Esto es precisamente lo que no hizo en la noche del pasado miércoles el Gobernador de Salta, quien pensó que la UNSa (un centro de estudios altamente politizado) era algo así como la extensión del patio trasero de su casa y que la confianza ciega del decano de la Facultad (otro irresponsable como él) constituía una especie de seguro de vida para atravesar indemne aquellos pasillos.
Desde luego, no se puede aplaudir la actitud de quienes lo increparon a gritos y le cortaron el paso. Las discrepancias en una sociedad democrática se resuelven normalmente mediante el diálogo sosegado y libre y no a los gritos. Pero sea que se simpatice o no con aquella forma de protestar, parece a todas luces inconveniente que un Gobernador acuda a un compromiso de riesgo (su presencia en la universidad lo era) sin escolta. Aquí no vale decir «¡Oh! ¡Qué valiente!» o «¡Qué cercano al pueblo», sino mejor «¡Qué pedazo de irresponsable!».

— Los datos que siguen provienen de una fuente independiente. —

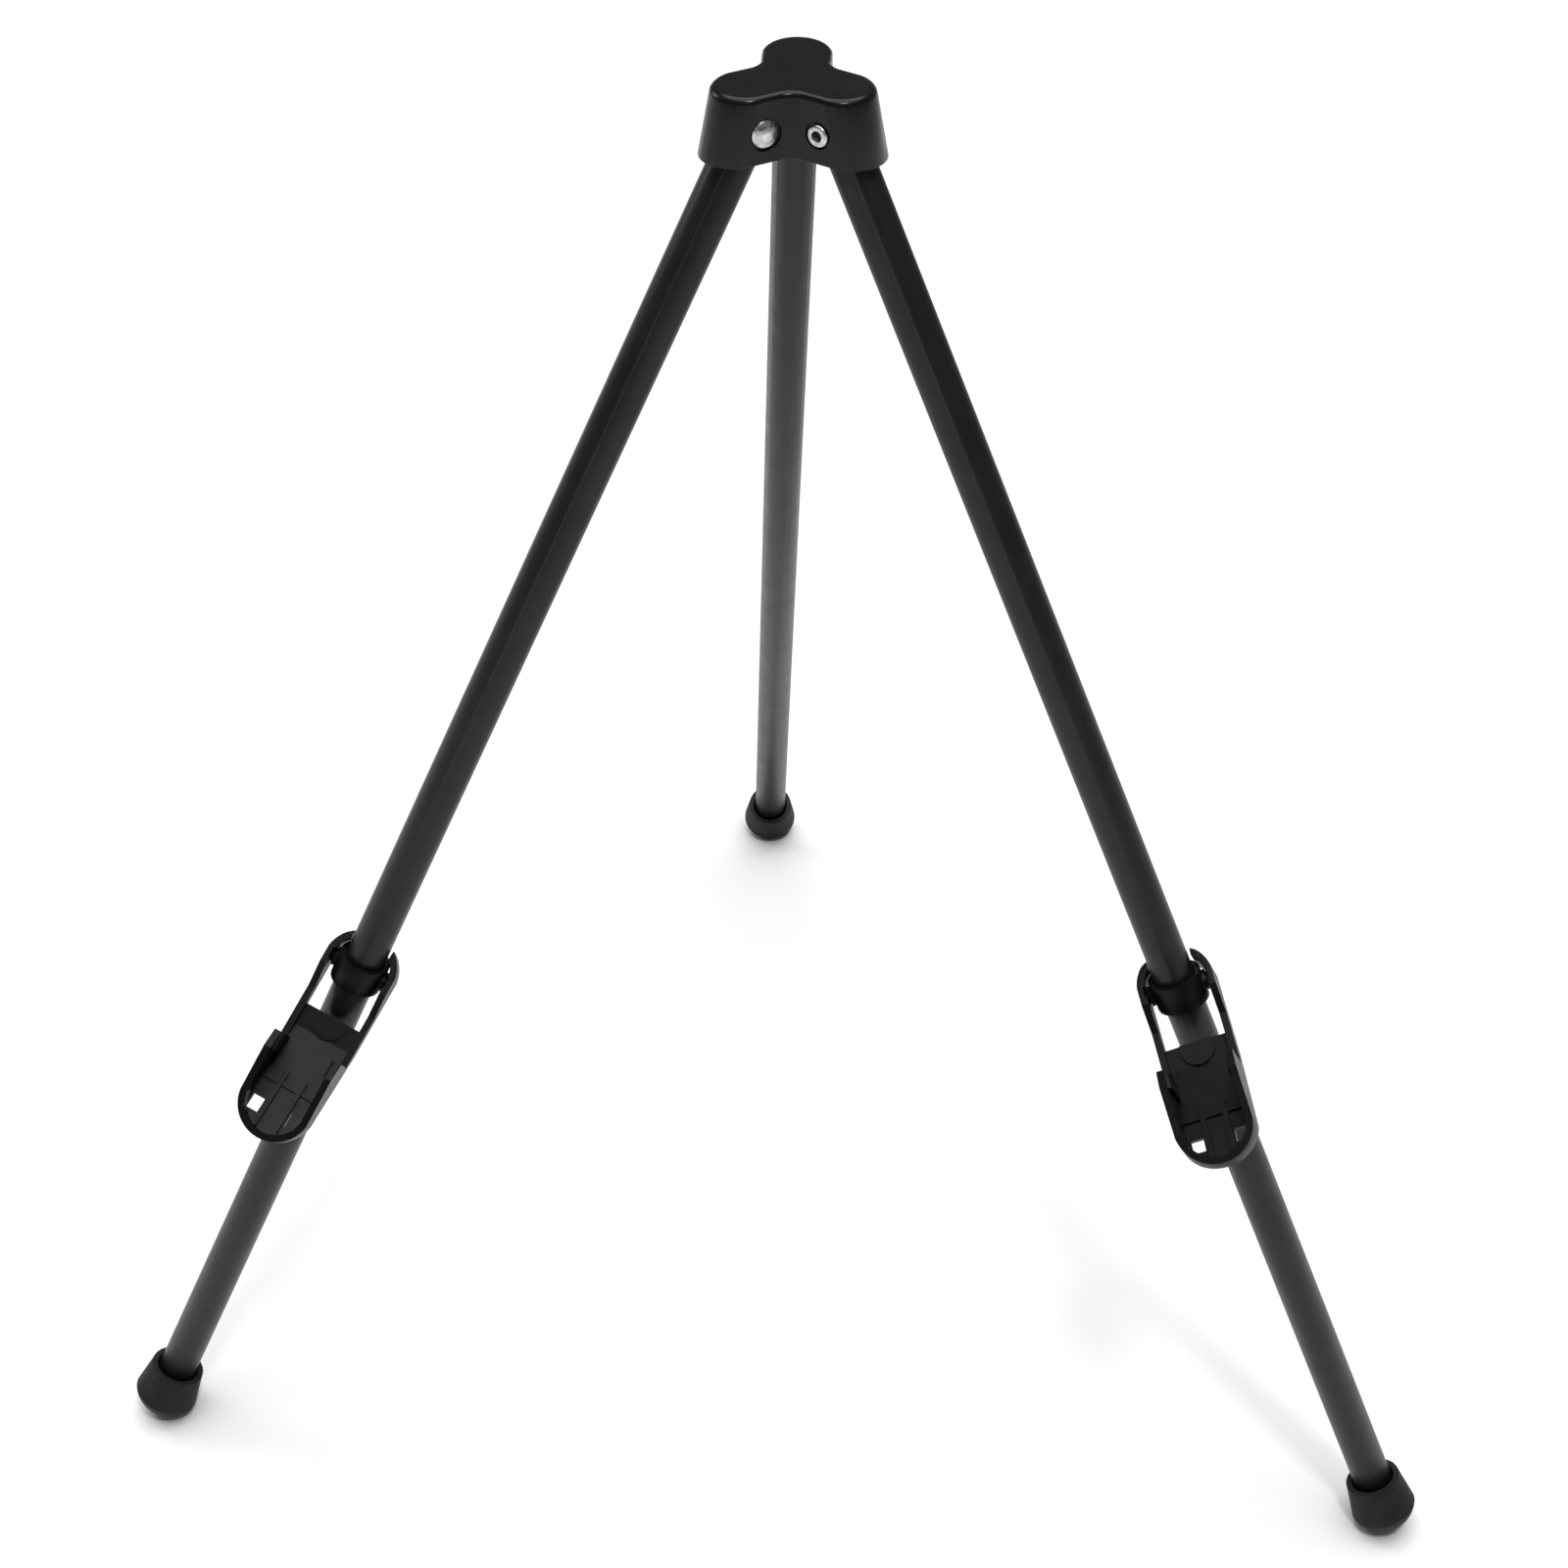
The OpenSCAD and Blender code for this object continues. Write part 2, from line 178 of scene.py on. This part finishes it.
def nylon(name, dark, light):
    """Natural or tinted nylon with a soft surface."""
    paint = Paint(name, Specular_IOR_Level=0.45)
    paint.colour(paint.ramp(paint.noise(2 * MM, 4), 0.3, 0.7, dark, light))
    paint.roughness(paint.span(paint.noise(2 * MM, 3), 0.35, 0.55))
    paint.bump(paint.noise(0.4 * MM, 2), 0.01 * MM)
    return paint.material


def floor_paint():
    """A plain pale floor with the slightest unevenness of tone."""
    paint = Paint("floor_paint", Specular_IOR_Level=0.2)
    paint.colour(paint.ramp(paint.noise(0.35, 3), 0.2, 0.8, (0.86, 0.86, 0.86), (0.88, 0.88, 0.88)))
    paint.roughness(paint.span(paint.noise(0.2, 3), 0.75, 0.85))
    return paint.material


def dress(node, material):
    """Gives a CAD node its material."""
    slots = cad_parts[node].data.materials
    slots.clear()
    slots.append(material)


# ---- edges ----------------------------------------------------------------


def soften(node, width, segments, rim=0.0):
    """Rounds the sharp edges of a CAD node, and the rim of its top if rim is given."""
    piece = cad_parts[node]
    join = piece.modifiers.new("weld", "WELD")
    join.merge_threshold = WELD_DISTANCE
    plain = piece.modifiers.new("plain faces", "DECIMATE")
    plain.decimate_type = "DISSOLVE"
    plain.angle_limit = math.radians(FLAT_ANGLE)
    if rim:
        round_rim(node, rim, RIM_SEGMENTS)
    bevel = piece.modifiers.new("soft edges", "BEVEL")
    bevel.width = width
    bevel.segments = segments
    bevel.limit_method = "ANGLE"
    bevel.angle_limit = math.radians(SHARP_ANGLE)
    bevel.use_clamp_overlap = True
    bevel.harden_normals = True


def round_rim(node, width, segments):
    """Gives the flat top of a CAD node a broad rounded rim, before its other edges are softened."""
    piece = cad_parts[node]
    top = max(v.co.z for v in piece.data.vertices)
    rim = piece.vertex_groups.new(name="rim")
    rim.add([v.index for v in piece.data.vertices if v.co.z > top - 0.01 * MM], 1.0, "REPLACE")
    bevel = piece.modifiers.new("rounded rim", "BEVEL")
    bevel.width = width
    bevel.segments = segments
    bevel.limit_method = "VGROUP"
    bevel.vertex_group = rim.name
    bevel.use_clamp_overlap = False
    bevel.harden_normals = True


# ---- stage ----------------------------------------------------------------


def make_floor():
    bpy.ops.mesh.primitive_plane_add(size=FLOOR_SIZE, location=(0, 0, FLOOR_Z))
    floor = bpy.context.object
    floor.name = "floor"
    floor.data.materials.append(floor_paint())


def hang(name, data):
    """Puts a light or a camera into the scene."""
    thing = bpy.data.objects.new(name, data)
    bpy.context.scene.collection.objects.link(thing)
    return thing


def make_spot_disk(name, place, aim, size, power):
    """A soft disk lamp at place, turned towards aim."""
    data = bpy.data.lights.new(name, "AREA")
    data.shape = "DISK"
    data.size = size
    data.energy = power
    lamp = hang(name, data)
    lamp.location = place
    lamp.rotation_euler = (Vector(aim) - Vector(place)).to_track_quat("-Z", "Y").to_euler()


def make_lights():
    """A dim white room, a broad overhead glow and two small disks for the highlights."""
    world = bpy.data.worlds.new("studio")
    bpy.context.scene.world = world
    world.use_nodes = True
    world.node_tree.nodes["Background"].inputs["Color"].default_value = (1, 1, 1, 1)
    world.node_tree.nodes["Background"].inputs["Strength"].default_value = 0.16
    glow = bpy.data.lights.new("overhead", "SUN")
    glow.energy = 2.9
    glow.angle = math.radians(64)
    hang("overhead", glow).rotation_euler = (math.radians(-11), 0, 0)
    make_spot_disk("key", (0.35, -1.0, 2.3), (0, 0, 0.4), 0.35, 14)
    make_spot_disk("rim", (-1.2, 0.5, 1.0), (0, 0, 0.3), 0.5, 3)


def make_camera():
    """The camera looks down on the open stand from in front."""
    azimuth, dip, roll = math.radians(3.178), math.radians(39.277), math.radians(0.312)
    look = Vector((-math.sin(azimuth) * math.cos(dip), math.cos(azimuth) * math.cos(dip), -math.sin(dip)))
    level = Vector((math.cos(azimuth), math.sin(azimuth), 0))
    down = look.cross(level)
    right = level * math.cos(roll) + down * math.sin(roll)
    up = level * math.sin(roll) - down * math.cos(roll)
    data = bpy.data.cameras.new("camera")
    data.sensor_width = 36
    data.lens = 64.109
    data.clip_start = 0.01
    data.clip_end = 60
    camera = hang("camera", data)
    turn = Matrix((right, up, -look)).transposed().to_4x4()
    camera.matrix_world = Matrix.Translation((0.04179, -0.758152, 0.7915)) @ turn
    bpy.context.scene.camera = camera


# ---- the stand ------------------------------------------------------------

make_camera()

cap_plastic = moulded_plastic(
    "cap_plastic_satin",
    gloss=0.22,
    dark=(0.004, 0.004, 0.0042),
    light=(0.007, 0.007, 0.0072),
    rough_low=0.16,
    rough_high=0.3,
    grain=0.006 * MM,
)
# The holder plastic is darker than the cap plastic: painted shade, standing in for the shade inside the
# holder's trough.
holder_plastic_painted_shade = moulded_plastic(
    "holder_satin_painted_shade",
    gloss=0.14,
    dark=(0.003, 0.003, 0.003),
    light=(0.0055, 0.0055, 0.0055),
    rough_low=0.32,
    rough_high=0.48,
    grain=0.01 * MM,
)
enamel = tube_enamel()
rubber = foot_rubber()
steel = rivet_steel()
washer_nylon = nylon("washer_nylon_natural", (0.55, 0.54, 0.5), (0.66, 0.65, 0.6))
dark_nylon = nylon("bush_nylon_black", (0.016, 0.016, 0.017), (0.028, 0.028, 0.029))

dress("hub_cap", cap_plastic)
soften("hub_cap", 0.3 * MM, 2, rim=1.8 * MM)
for side in SIDES:
    dress(f"{side}_leg_rivet", steel)
    dress(f"{side}_leg_washers", washer_nylon)
    dress(f"{side}_leg_tube", enamel)
    dress(f"{side}_leg_plug", dark_nylon)
    dress(f"{side}_foot", rubber)
    soften(f"{side}_leg_rivet", 0.12 * MM, 2)
    soften(f"{side}_foot", 0.5 * MM, 3)
    soften(f"{side}_leg_tube", 0.12 * MM, 2)
for side in FRONT_SIDES:
    dress(f"{side}_grip_bush", dark_nylon)
    dress(f"{side}_slider_collar", holder_plastic_painted_shade)
    dress(f"{side}_holder_arm", holder_plastic_painted_shade)
    soften(f"{side}_holder_arm", 0.35 * MM, 3)
    soften(f"{side}_slider_collar", 0.3 * MM, 2)

make_floor()
make_lights()

bpy.context.scene.view_settings.view_transform = "Standard"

Al Gobernador le faltó, no coraje (pues probablemente lo tiene), sino inteligencia emocional para bajarse del vehículo, encarar con autoridad a quienes le protestaban, mirarlos de frente e invitarlos a dialogar en un lugar y en un momento adecuados. ¿Es que tenía miedo que lo aguaicaran? Probablemente, pero llegado el caso, al Gobernador le faltaron recursos para llamar inmediatamente a la Policía, que es lo que en definitiva debió haber hecho cuando los manifestantes se le echaron encima del capot.

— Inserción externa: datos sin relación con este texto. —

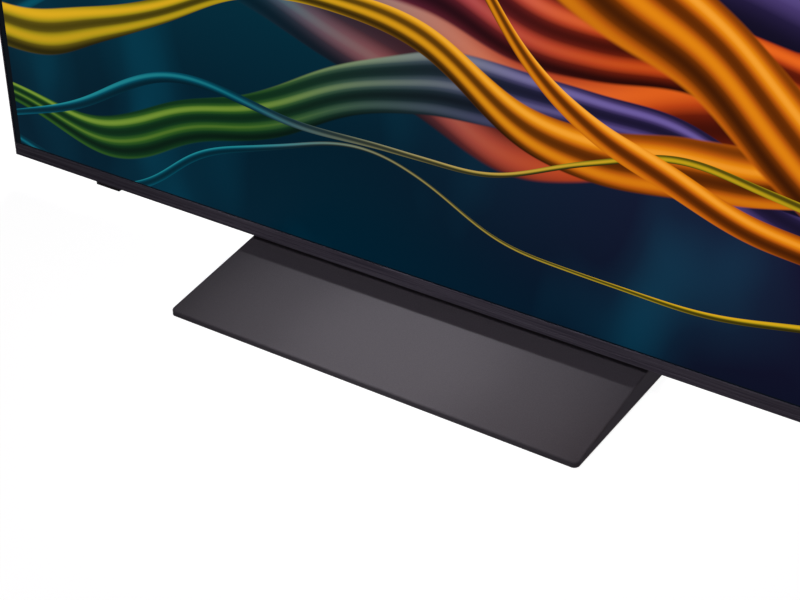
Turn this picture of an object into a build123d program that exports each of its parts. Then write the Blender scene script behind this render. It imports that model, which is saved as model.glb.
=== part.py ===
from build123d import *
import os
from math import tan, radians

# Flat screen television on a wedge-shaped stand. Millimetres, +Z up, the screen looks along -Y.
# The origin lies on the table under the middle of the set.

# Picture and outer frame
picture_width = 1209.6
picture_height = 680.4
black_margin = 8.5
lower_margin = 3.0
frame_face = 2.2
bezel_height = 16.5
skin = 0.8
frame_wall = 1.2
frame_depth = 12.0
slide_gap = 0.3
seat_gap = 0.2
overrun = 5.0

# Stand base
plate_width = 500.0
plate_depth = 240.0
plate_front_top = 8.1
plate_slope = 7.93
plate_rear_top = 12.0
ridge_from_front = 152.0
plate_corner = 6.0
plate_edge_round = 2.0
cover_thickness = 3.0
foot_height = 1.5
foot_count = 3
steel_thickness = 3.0
steel_inset = 0.3
foot_length = 44.0
foot_width = 12.0
foot_inset = 14.0
foot_round = 5.0
base_boss_radius = 5.0
base_boss_edge = 34.0
base_boss_rear_edge = 46.0
base_screw_bite = 4.0
plate_round_share = 0.9

# Where the set stands over the base
bezel_setback = 143.6
under_gap = 5.6

# Fasteners
screw_radius = 1.5
screw_head_radius = 2.8
screw_head_height = 1.6
screw_clearance = 0.2
big_screw_radius = 2.0
big_head_radius = 4.2
big_head_height = 2.6
pilot_clearance = 0.05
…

Al contrario, lo que hizo el Gobernador en su desesperación fue intentar amontonarlos con el paragolpes de su vehículo, como si fuesen reses en una yerra, mientras se empeñaba en responder a los gritos empleando un tono desafiante e inadecuado, no solo para su investidura sino también para el momento que se estaba viviendo.
En casos como estos, y en la inmensa mayoría de los casos, la violencia no se debe responder jamás con violencia, si es que de verdad se quiere acabar con ella.

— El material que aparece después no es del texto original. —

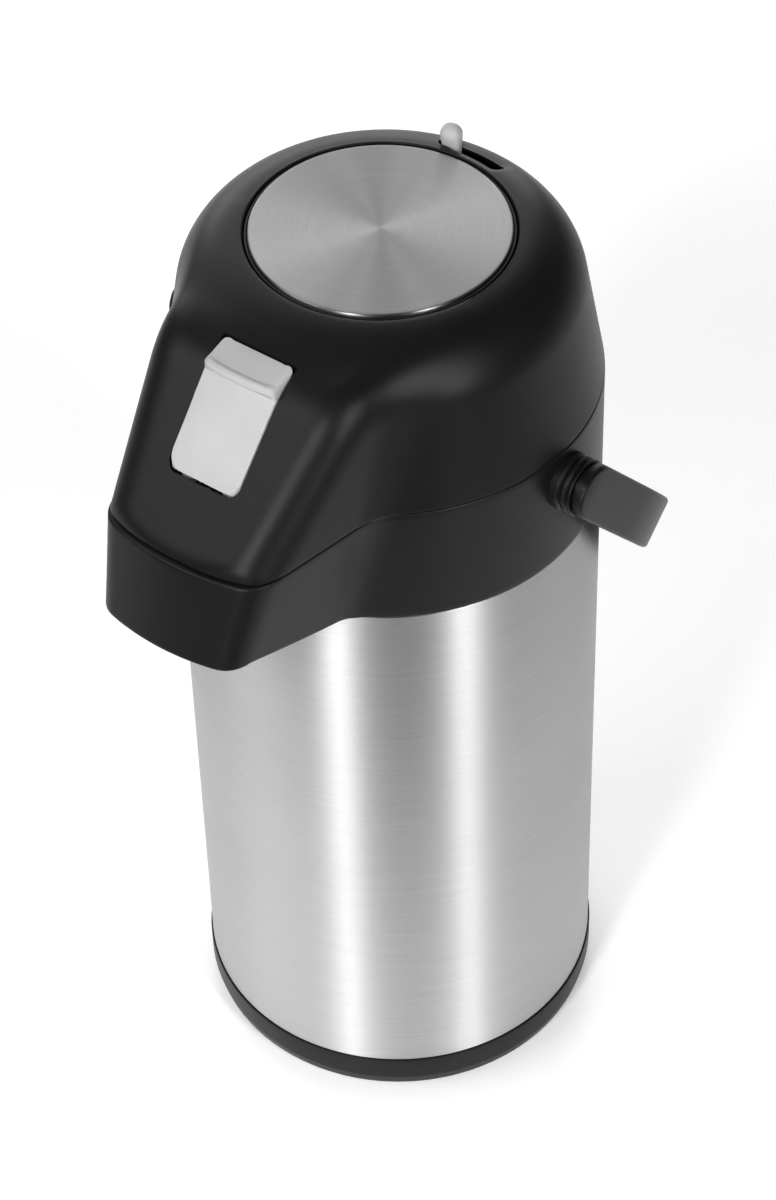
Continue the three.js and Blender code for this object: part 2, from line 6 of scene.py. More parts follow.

El incidente de la noche del miércoles, más que terminar con una denuncia a los estudiantes, debe zanjarse con la inmediata dimisión del decano de la Facultad de Económicas, que fue quien tuvo la infeliz idea de llevar a las aulas al Gobernador, designándolo profesor, a sabiendas de tres cosas: (1) que el señor Urtubey no tiene experiencia docente acreditada, (2) que los profesores regulares de esa universidad son sometidos a pruebas durísimas para ganarse sus cargos, y (3) que, como político en ejercicio (con más de diez años de desempeño del mismo cargo y una pesada carga de controversias sobre sus espaldas), la presencia en la universidad del gobernador Urtubey, más que una aportación al conocimiento de la ciencia jurídica, es una franca invitación a la insumisión, a la protesta y, llegado el caso, a la falta de respeto hacia las instituciones.